Contrasta con esta búsqueda de presencias históricas inexistentes la simultánea eliminación de patrimonio cultural auténtico. En Gaza en el 2014 más de mil años de historia fueron reducidos a escombros por los ataques de Israel en la llamada «Operación Marco Protector». Monumentos y edificios de tiempos de los primeros califas, del imperio otomano, del sultanato de los mamelucos quedaron destruidos: se privó al mundo de parte de su memoria, se privó de parte de su pasado al futuro.
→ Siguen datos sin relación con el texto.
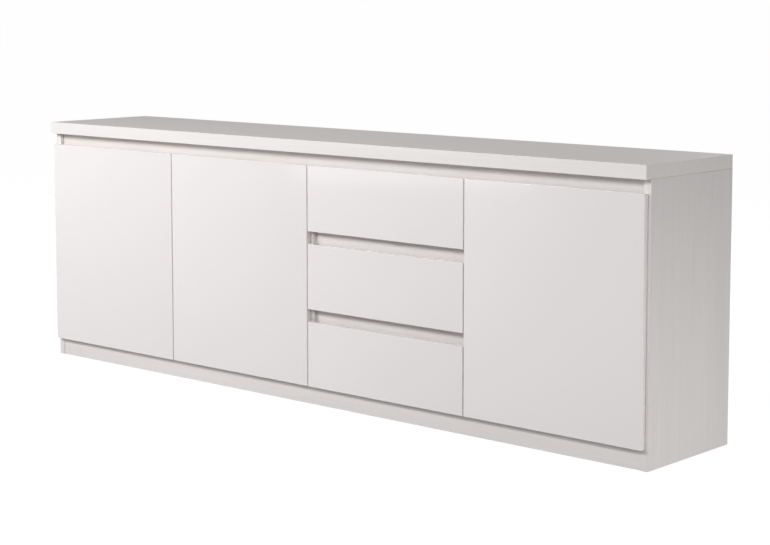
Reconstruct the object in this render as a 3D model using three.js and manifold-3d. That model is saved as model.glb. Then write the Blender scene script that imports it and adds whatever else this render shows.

Durante el reinado de Abd al-Malik, quinto califa de la dinastía de los Omeyas –el que hizo levantar también la Cúpula de la Roca y la mezquita de Omar–, comenzó la construcción de la mezquita de Al Aqsa. La conservaron los Abásidas, fue derribada más de una vez por terremotos, Abu Jaafar Al Mansur, Al-Mehdi, los Fatimidas la reconstruyeron, los cruzados la transformaron en iglesia, la recuperó Salah Al-Din Al-Ayubi –Saladino– en el año 583 de la Hégira. Con sus nueve entradas –siete al norte, una al oeste, una al este–, sus siete naves, sus tres arquerías occidentales y las tres orientales sobre columnas de mármol traídas de Italia para su restauración en la primera mitad del siglo XX, y con su cúpula semicircular sobre trompas que, en un extremo de la nave central, cubre el hermoso mihrab, da a la plaza del Haram al-Sharif, en la Jerusalén hoy dividida por el apartheid sionista. Cuando Gabriel llamó a la yegua Al-Buraq para que Mahoma la montara en su viaje nocturno, y antes de ascender al primer cielo y después al siguiente y al siguiente hasta llegar al séptimo y más alto, y antes de que Alá mostrara a su mensajero las terribles escenas del infierno, profeta y ángel asistieron a la oración en una lejana mezquita, y esa lejana mezquita era la mezquita de Al Aqsa.